● Provided data:
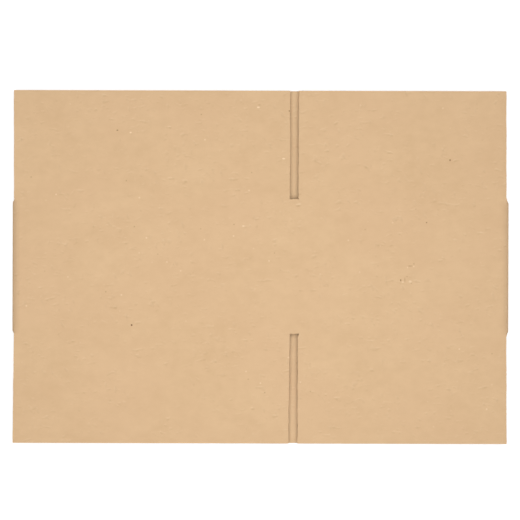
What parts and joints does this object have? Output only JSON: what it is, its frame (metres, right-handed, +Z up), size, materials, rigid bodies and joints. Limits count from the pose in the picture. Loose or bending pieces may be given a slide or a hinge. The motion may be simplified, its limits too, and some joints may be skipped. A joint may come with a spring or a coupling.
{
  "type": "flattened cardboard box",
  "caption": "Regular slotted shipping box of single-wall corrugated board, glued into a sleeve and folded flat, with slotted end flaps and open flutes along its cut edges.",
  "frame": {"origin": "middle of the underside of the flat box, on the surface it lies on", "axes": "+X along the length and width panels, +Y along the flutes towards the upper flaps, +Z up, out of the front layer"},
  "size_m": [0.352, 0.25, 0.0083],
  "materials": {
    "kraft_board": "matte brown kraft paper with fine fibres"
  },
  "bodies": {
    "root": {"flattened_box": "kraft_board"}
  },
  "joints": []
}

● Aim of the exercise: Write out every line exactly as it stands.

● Result:
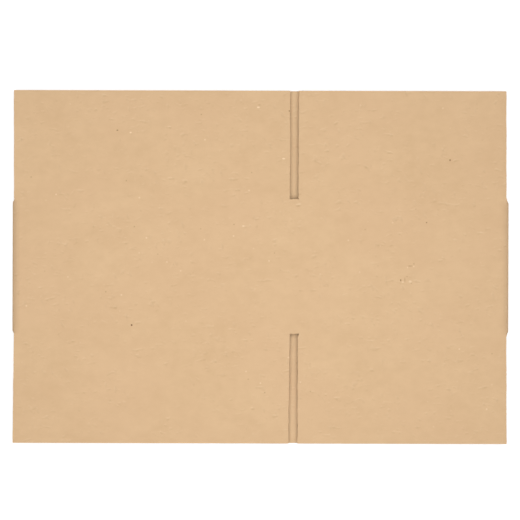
What parts and joints does this object have? Output only JSON: what it is, its frame (metres, right-handed, +Z up), size, materials, rigid bodies and joints. Limits count from the pose in the picture. Loose or bending pieces may be given a slide or a hinge. The motion may be simplified, its limits too, and some joints may be skipped. A joint may come with a spring or a coupling.
{
  "type": "flattened cardboard box",
  "caption": "Regular slotted shipping box of single-wall corrugated board, glued into a sleeve and folded flat, with slotted end flaps and open flutes along its cut edges.",
  "frame": {"origin": "middle of the underside of the flat box, on the surface it lies on", "axes": "+X along the length and width panels, +Y along the flutes towards the upper flaps, +Z up, out of the front layer"},
  "size_m": [0.352, 0.25, 0.0083],
  "materials": {
    "kraft_board": "matte brown kraft paper with fine fibres"
  },
  "bodies": {
    "root": {"flattened_box": "kraft_board"}
  },
  "joints": []
}